Rien qu’en se référant à ces immenses tâches à accomplir et au regard de la maigreur des moyens financiers, on en conclurait que la transition serait prolongée. Et un tel scénario serait porteur de tous les risques, à commencer par la classe politique malienne et même la société civile qui ne s’accommoderaient jamais d’une telle situation. Donc elles seraient prête à battre le macadam pour demander le départ des autorités actuelles pour incompétence afin qu’il y ait une nouvelle équipe dirigeante avec un nouveau chronogramme. Ensuite l’épée de Damoclès de la CEDEAO qui est suspendu au-dessus de la tête du Mali risque fort de s’abattre sur lui au grand dam du peuple malien. L’organisation sous régionale verrait d’un mauvais œil une nouvelle prolongation et sanctionnerait sans nul doute le pays du Colonel Assimi Goïta. L’Union Africaine et même l’ONU emboiteront le pas à la CEDEAO. Comme pour dire que le Mali n’est pas à l’abri d’une autre situation à la fois confuse et dramatique.

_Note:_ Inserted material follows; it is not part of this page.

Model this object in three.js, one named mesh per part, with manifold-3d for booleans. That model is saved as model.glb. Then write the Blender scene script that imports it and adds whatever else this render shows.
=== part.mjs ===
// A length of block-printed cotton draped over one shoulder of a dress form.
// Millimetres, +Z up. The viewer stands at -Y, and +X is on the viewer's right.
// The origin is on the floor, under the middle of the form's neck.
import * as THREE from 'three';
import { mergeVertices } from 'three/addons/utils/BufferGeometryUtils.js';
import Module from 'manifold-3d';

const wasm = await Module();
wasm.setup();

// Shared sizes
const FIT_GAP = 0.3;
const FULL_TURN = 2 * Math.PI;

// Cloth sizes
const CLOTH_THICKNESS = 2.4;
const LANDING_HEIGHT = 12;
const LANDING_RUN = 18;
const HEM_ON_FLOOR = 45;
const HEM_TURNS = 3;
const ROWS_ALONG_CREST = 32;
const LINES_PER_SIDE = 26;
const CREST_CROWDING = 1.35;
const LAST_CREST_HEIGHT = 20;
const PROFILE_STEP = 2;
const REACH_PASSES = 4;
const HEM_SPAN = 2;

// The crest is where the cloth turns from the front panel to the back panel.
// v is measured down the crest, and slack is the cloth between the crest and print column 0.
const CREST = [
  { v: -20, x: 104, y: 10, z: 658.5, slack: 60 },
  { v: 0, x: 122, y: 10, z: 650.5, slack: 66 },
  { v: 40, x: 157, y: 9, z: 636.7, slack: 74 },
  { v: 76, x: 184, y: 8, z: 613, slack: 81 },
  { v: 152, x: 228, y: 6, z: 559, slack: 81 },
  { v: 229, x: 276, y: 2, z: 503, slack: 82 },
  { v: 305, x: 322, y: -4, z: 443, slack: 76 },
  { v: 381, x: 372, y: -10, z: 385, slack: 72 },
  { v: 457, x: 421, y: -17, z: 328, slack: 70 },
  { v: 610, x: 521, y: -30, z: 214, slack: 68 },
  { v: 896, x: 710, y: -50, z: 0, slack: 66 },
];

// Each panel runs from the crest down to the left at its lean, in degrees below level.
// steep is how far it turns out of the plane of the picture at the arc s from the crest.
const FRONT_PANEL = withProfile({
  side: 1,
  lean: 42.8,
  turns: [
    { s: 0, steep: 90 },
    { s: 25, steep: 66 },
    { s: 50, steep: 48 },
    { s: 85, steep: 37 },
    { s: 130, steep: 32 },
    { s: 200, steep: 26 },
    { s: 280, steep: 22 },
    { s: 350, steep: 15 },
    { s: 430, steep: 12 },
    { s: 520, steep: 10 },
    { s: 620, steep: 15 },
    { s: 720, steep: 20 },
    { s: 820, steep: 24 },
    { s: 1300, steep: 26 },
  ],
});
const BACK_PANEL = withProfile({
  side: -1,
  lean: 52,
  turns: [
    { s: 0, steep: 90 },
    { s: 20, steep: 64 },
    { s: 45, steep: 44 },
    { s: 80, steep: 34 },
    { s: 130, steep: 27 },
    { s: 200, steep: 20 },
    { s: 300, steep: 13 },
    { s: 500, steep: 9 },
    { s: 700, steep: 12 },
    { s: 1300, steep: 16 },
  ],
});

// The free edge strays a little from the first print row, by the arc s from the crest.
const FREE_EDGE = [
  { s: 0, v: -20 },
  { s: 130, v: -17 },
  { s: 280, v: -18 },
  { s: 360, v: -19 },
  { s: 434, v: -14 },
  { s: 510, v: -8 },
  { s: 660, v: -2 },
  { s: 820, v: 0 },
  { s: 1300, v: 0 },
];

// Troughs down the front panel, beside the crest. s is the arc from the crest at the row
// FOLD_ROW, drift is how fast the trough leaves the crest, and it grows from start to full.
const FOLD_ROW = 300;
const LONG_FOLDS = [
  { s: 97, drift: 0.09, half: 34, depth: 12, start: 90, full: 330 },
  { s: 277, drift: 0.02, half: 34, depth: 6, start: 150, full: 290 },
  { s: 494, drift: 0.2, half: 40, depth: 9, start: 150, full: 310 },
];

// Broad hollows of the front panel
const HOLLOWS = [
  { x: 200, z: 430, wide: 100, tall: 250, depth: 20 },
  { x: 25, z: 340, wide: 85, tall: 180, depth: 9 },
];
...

En définitive, les autorités maliennes pouvaient éviter cette situation si elles n’avaient pas ouvert trop de fronts pour en être incapable d’en fermer un seul, d’où ce retard dans l’exécution du chronogramme. Face à un tel imbroglio politique la solution passera par une large concertation afin de convenir d’un schéma consensuel, même si cela devrait passer par une reconfiguration des organes de la transition, Gouvernement, CNT. Le plutôt serait le mieux.